今天介绍一下将在 Monoxide 公链系统中采用的区块压缩算法。从比特币的 BIP152 出发的进一步改进算法。使用 Txilm
算法将使的区块传输带宽需求降低到原来的 1/80,同时使得冲突概率控制在 1/1000 左右,消解冲突的计算量可以忽略不计。这个算法不依赖各个全节点之间的 mempool 是高度一致的,无需额外的协议保持 mempool 的同步。

Txilm Protocol: Lossy Block Compression with Salted Short Hashing

Background

Compact blocks carries only TXIDs by assuming most TXes in a newly created
block are already stored in the mempool for most full nodes. This is proposed
in BIP152. More details can be found inbitcoincore.org/en/2016

Compact blocks basically replace each TX (300–400 bytes roughly) with a
32-bytes TXID (e.g. SHA256 of the TX). This yields a nearly 10 times bandwidth
saving.

We aim to further reduce the size of each TX representation in a compact block
to around 40 bits. We can achieve 6.4x compression over the original proposal
of Compact blocks (6.4 = 32 bytes / 40 bits). The new proposal is simply
without using additional data structures like bloom filter or IBLT. Also, the
new proposal doesn’t rely on consistent mempool across full nodes.

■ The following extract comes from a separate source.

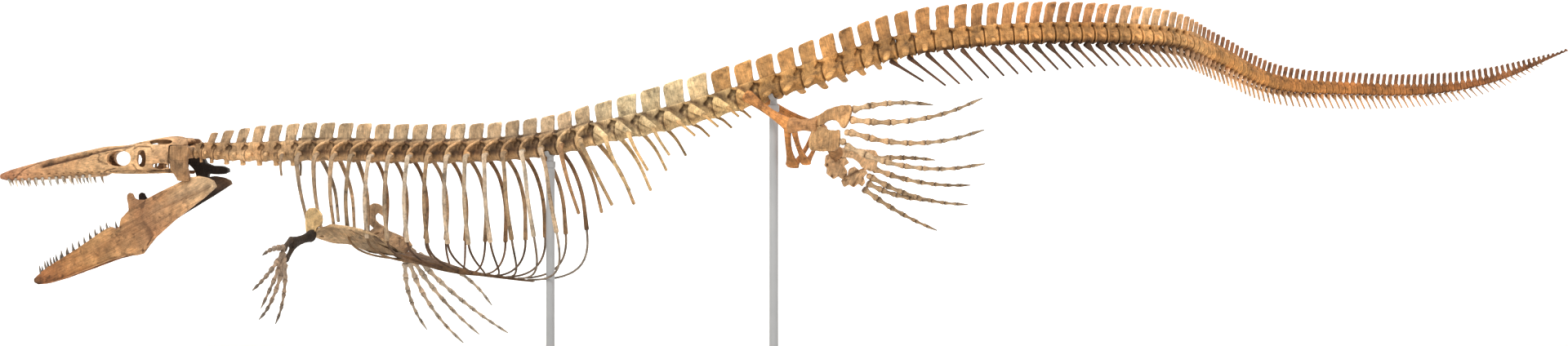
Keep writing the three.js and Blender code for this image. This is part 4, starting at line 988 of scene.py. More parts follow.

Combined with Canonical transaction ordering rule (CTOR), the short hashing
can be further reduced to 32 bits, which yields 8x compression over the
original proposal of Compact blocks. A totally 80 times data size reduction is
realized.

Rationale

We present each TX in a block by a small hash value based on TXID:

[code]

TXID-HASH = h(TXID)

[/code]

In which h is a small hash function that generates 32-bit to 64-bit hash
values. It can be just CRC32, CRC40 or CRC64. The proposed new compact block
scheme includes only a list of TXID_HASH, ordered as the original list of
TX.

Ambiguity may occurs with such a k-bit small-sized hash, which needs to be
resolved by each full node. Once receiving a new block that includes the
TXID-HASH list from the sender, the receiver searches each received TXID-HASH in the hash list produced by its mempool. For each TXID_HASH, three
cases may happen as follows:

  1. Not found: There is no TX in the mempool that matches the received TXID_HASH. The receiver will ask the sender or other peers for the TXID.
  2. A single match is found: the TXID is resolved.
  3. Multiple matches are found: the receiver will collect all matched TXIDs as candidates for a 2nd-stage resolving.

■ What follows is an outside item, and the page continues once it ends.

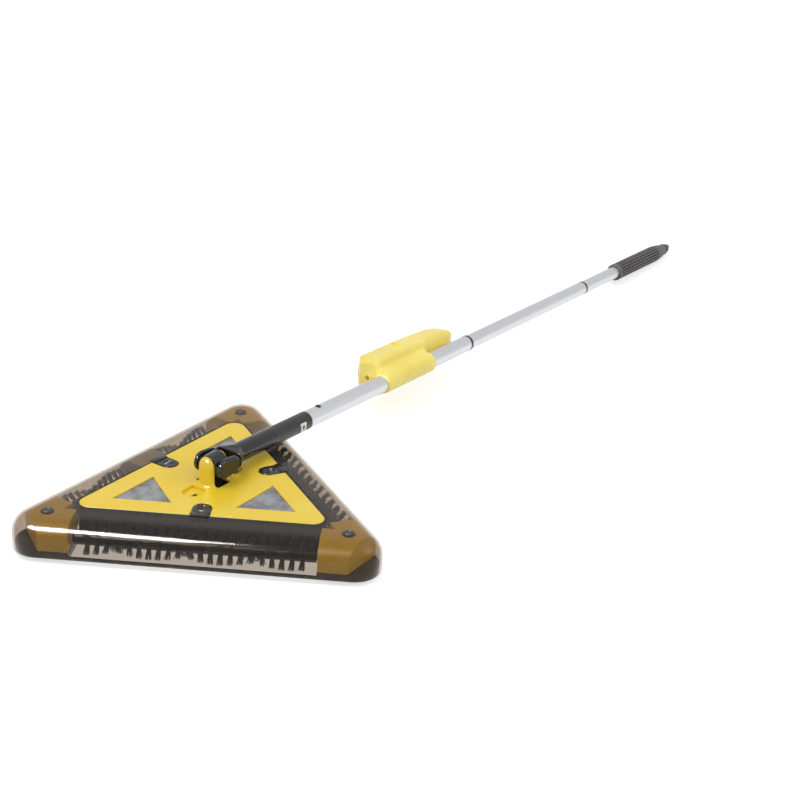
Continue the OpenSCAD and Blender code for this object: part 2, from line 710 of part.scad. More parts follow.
module lock_tab() color("#f2f2f0") on_handle() difference() {
    translate([7.3, tab_at - tab_side / 2, -tab_side / 2]) cube([socket_r + 0.35 - 7.3, tab_side, tab_side]);
    translate([socket_r - 0.5, tab_at - tab_side / 5, -tab_side / 5]) cube([2, tab_side * 0.4, tab_side * 0.4]);
}

// The spring button is a cup with a domed head, over its spring.
module spring_button() color("#1d1d1f") on_handle() translate([0, button_at, 0]) difference() {
    dome_r = (1 + pow(button_r, 2)) / 2;
    union() {
        translate([0, 0, 3]) cylinder(r = button_r, h = lower_tube_r - 3 + 0.4);
        translate([0, 0, lower_tube_r + 0.4]) intersection() {
            translate([0, 0, 1 - dome_r]) sphere(r = dome_r);
            cylinder(r = button_r, h = 1);
        }
    }
    translate([0, 0, 3 - eps]) cylinder(r = button_r - 0.5, h = 5 + eps);
}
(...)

In the 2nd-stage, all combinations of candidates of multiple TXID-HASH are
iterated for recomputing the Merkle tree. A correct combination will result in
a matched Merkle root with the one carried by the block header.

If any of the combinations in (3) or the resolved TXID list in (2) can not
match the Merkle root in the block header, the receiver will fall back to ask
the sender to transfer the complete TXID list of the block, which is
described in the original Compact blocks proposal. The cause of this situation
may happen is that at least one TXID in the receiver mempool has the same
TXID-HASH in the received TXID-HASH list, while this is not the one
included in the block.

An optional optimization to the 2nd-stage search is to add a lightweight pre-check before actually recomputing the Merkle root. We propose a lightweight
Merkle tree by replacing SHA256 with CRC32, the CRC32-Merkle tree, with a
4-byte root. When creating a new block, the 4-byte CRC32-Merkle root will
prepended to the encoded TXID-HASH data. This yields 40x acceleration in
searching the right combination. (SHA256 over 16 bytes v.s. CRC32 over 8
bytes)

Resolving ambiguity may incur additional latency. Iterating the combination of
many ambiguous TXID_HASH may also consume a considerable amount of CPU time.
The feasibility of this proposal highly depends on the probability of hash
collision, which is related to the length of the hash value (the k-bit) and
also the size of mempool.

Probability of a Single Collision

A single collision is defined as any case of the 1 or 3 occurred at least
once. Such collision can be within the TXID-HASH list received, or ones
between the received list and the mempool.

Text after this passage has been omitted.